Palermo – Depositate le motivazioni del provvedimento del tribunale del riesame di Palermo che ha rigettato il ricorso presentato dai pm palermitani, che chiedevano l’arresto di Francesco Salvatore Bavetta , il medico di Marsala che la Dda avrebbe voluto arrestare per avere sottoposto a esami diagnostici delicati il boss Matteo Messina Denaro, senza poi denunciare che si era presentato sotto falso nome.
Il tribunale del riesame di Palermo ritiene che «non ricorra un solido quadro di gravità indiziaria a carico di Francesco Salvatore Bavetta». Nella motivazione del provvedimento, i giudici accolgono le tesi degli avvocati Massimo Motisi e Gaetano Di Bartolo, ricostruendo però un quadro di favori e agevolazioni di cui avrebbe beneficiato il boss: tra la colonscopia, eseguita il 3 novembre 2020 nello studio di Bavetta, e la comunicazione dell’esito dell’esame istologico, da parte di un medico del reparto di Castelvetrano (Trapani), Roberto David, passarono solo 48 ore.
Bavetta apprese infatti nella serata del 5 novembre di cinque anni fa che il paziente Andrea Bonafede aveva un adenocarcinoma, un tumore maligno che poi condusse il capomafia alla morte, avvenuta otto mesi dopo la cattura, il 25 settembre 2023.
E’ sulla consapevolezza dell’identità tra Bonafede, nato nel 1963, e Messina Denaro, che i difensori hanno avuto la meglio sulla Procura, prima col rifiuto del Gip di arrestare Bavetta e poi con il rigetto dell’appello presentato dai pm palermitani, da parte del tribunale del riesame.
L’ombra che rimane è però quella di un favoritismo quasi inspiegabile per un paziente sconosciuto, se si pensa che lo scandalo dei referti degli istologici in ritardo ha di recente travolto la sanità trapanese. Fra coloro che avevano ricevuto l’esito con un ritardo fatale anche Maria Cristina Gallo, l’insegnante di Mazara morta il mese scorso. Per otto mesi non si era potuta curare perchè, proprio all’ospedale di Castelvetrano, il referto per lei era arrivato otto mesi dopo l’intervento chirurgico in cui era stato prelevato il campione di tessuto da esaminare.
Bavetta, secondo i carabinieri del Ros, avrebbe ricevuto mille euro per la visita e la colonscopia e sarebbe stato particolarmente solerte, in favore del paziente Bonafede, chiamando anche il primario di Chirurgia dell’ospedale Ajello di Mazara, Giacomo Urso, per caldeggiare altrettanta solerzia nelle visite (l’intervento chirurgico sul latitante fu effettuato a Mazara pochi giorni dopo).

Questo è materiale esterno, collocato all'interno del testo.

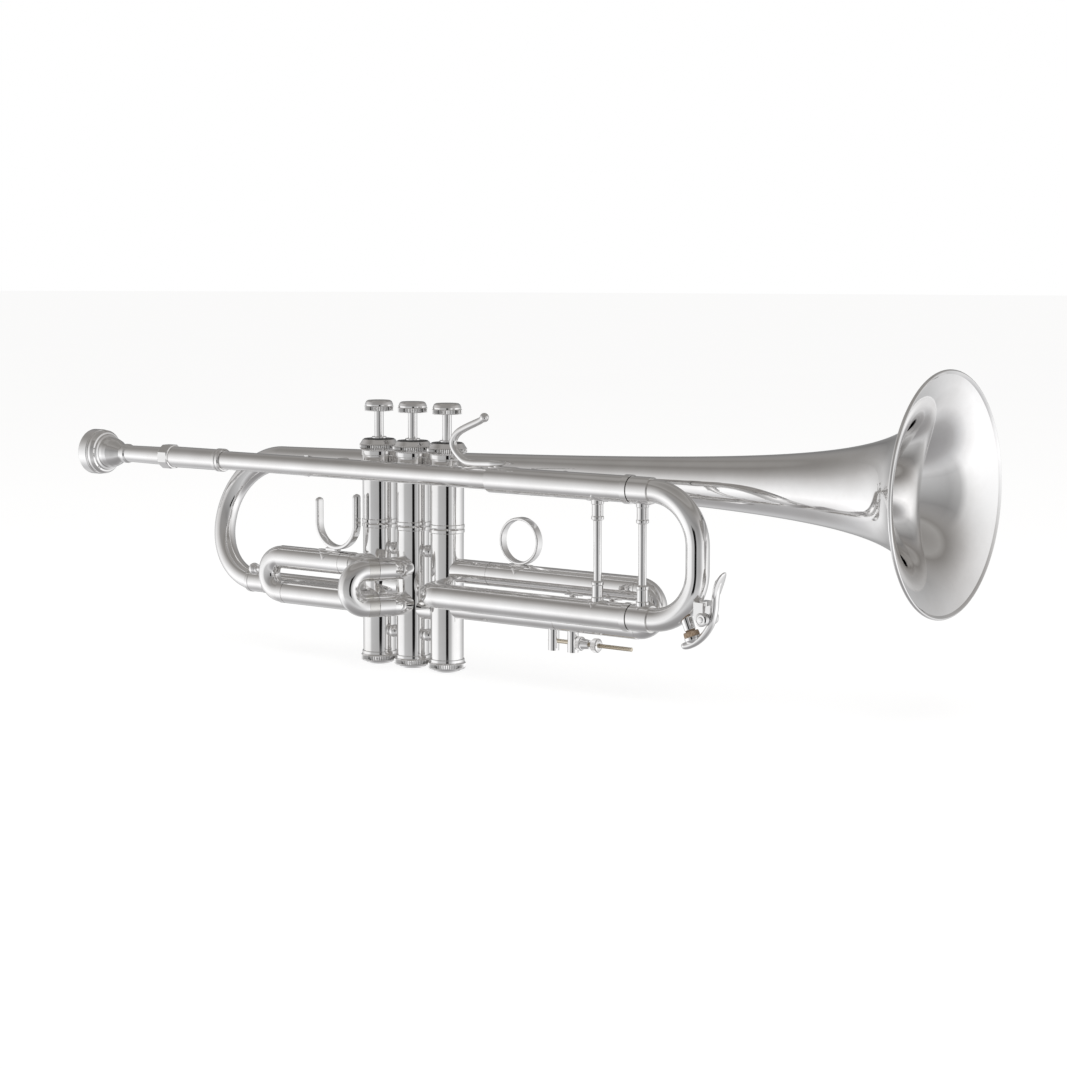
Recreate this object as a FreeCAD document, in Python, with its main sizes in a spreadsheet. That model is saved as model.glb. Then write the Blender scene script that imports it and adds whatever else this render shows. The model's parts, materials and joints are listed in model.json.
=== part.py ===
import FreeCAD, Part
import math
import operator
import os

import Sketcher
from FreeCAD import Placement, Rotation, Vector

# A B-flat trumpet.  +X points out of the bell, +Z up along the valves and -Y to the
# player's right.  The origin is the middle of the second valve's bottom cap, on its
# lower face.  Millimetres.
SIZES = dict(
    bore=11.66, wall=0.4, running_gap=0.05,
    # valves
    valve_pitch=24.4, casing_outer=9.45, casing_inner=8.45, casing_low=4.2, casing_top=120.6,
    balance_height=80.2, piston_low=19.5, port_section_top=80.0, barrel_top=114.0, stroke=15.4,
    stem_radius=2.6, button_radius=8.45, button_low=143.6, button_top=149.6,
    top_cap_radius=11.2, cap_low=118.6, cap_top=127.6, bottom_cap_radius=10.6,
    guide_height=83.0,
    # heights of the air passages between the casings and into the horn's tail
    crossing_32=34.0, crossing_21=46.0, tail_height=38.8,
    # leadpipe and main slide
    lead_y=-19.6, lead_height=111.4, lead_drop=66.4, leg_y=-18.8, leg_radius=6.3,
    tube_radius=7.0, tube_start=69.0, tube_end=160.5, ferrule_end=172.8, crook_radius=6.1,
    crook_bend=27.0, receiver_start=-172.0, receiver_end=-125.5, lead_radius=5.5,
    elbow_bend=9.0, main_brace_x=139.0, tuning_brace_x=166.9,
    # mouthpiece
    rim_radius=13.6, rim_x=-235.3, shank_end=-150.0,
    # valve slides: outer tubes, inner legs and the height of each slide's two tubes
    slide_low=36.9, slide_gap=20.2, slide_outer=6.65, slide_inner=6.2,
    first_y=-13.7, first_joint=-39.0, first_end=-82.0, first_bend_x=-86.0,
    second_turn=32.0, second_bend=9.0,
    third_joint=56.0, third_low_joint=101.0, third_end=147.0, third_bend_x=152.5,
    ring_x=75.4, ring_radius=12.95, ring_width=3.6,
    rod_height=24.4, rod_radius=1.15, post_x=97.6, rider_x=110.3,
    # bell
    bell_y=22.6, bell_height=111.4, bell_tilt=0.6, rim_end=316.4, bell_mouth=61.1,
    flare_length=9.3, flare_power=0.55, bell_wall=0.5, flare_start=205.0,
    bow_x=-116.8, bow_radius=6.1, tail_radius=6.2,
    # water key
    key_x=206.0, key_height=48.6,
)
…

Tuttavia i giudici non ritengono certo che l’indagato conoscesse la sua vera identità. «Le dichiarazioni del medico, vaghe e reticenti – si legge nelle motivazioni – rappresenterebbero per la Procura un ulteriore elemento della consapevolezza con cui lo specialista si sarebbe interfacciato con il latitante; secondo l’accusa, infatti, non sarebbe credibile che il dottor Bavetta, medico operante nel piccolo centro di Marsala, avendo intrattenuto numerosi contatti con il paziente, avendolo visitato ben tre volte e avendo ricevuto un compenso pari a mille euro per le prestazioni rese, non fosse a conoscenza della reale identità del sedicente Bonadefe Andrea.
Il Tribunale ritiene, invece, che le circostanze rassegnate, seppur indizianti, non attingano la gravità circa la consapevolezza del Bavetta di avere in cura il noto latitante».
C’è poi un altro rilievo tecnico: a Bavetta, subito sospettato di favoritismi, le prime audizioni si sarebbero dovute fare con l’assistenza di un legale, per cui – come osservato dai suoi avvocati – non sono utilizzabili le sue risposte contraddittorie. E infine, chiosa il tribunale, presieduto da Antonella Pappalardo. «seppur la gestione dell’intera vicenda appaia anomala, avendo l’odierno indagato certamente accelerato l’iter diagnostico di Matteo Messina Denaro, ciò non conduce necessariamente a ritenere che il sanitario ne conoscesse l’effettiva identità e che ciò sia avvenuto in corrispettivo di un’assistenza volutamente ‘in incognitò, ben potendo trattarsi, alternativamente, di un paziente particolarmente facoltoso, disposto ad elargire un ‘compenso aggiuntivò al medico pur di essere curato nel più breve tempo possibile, viste le sue gravi condizioni di salute».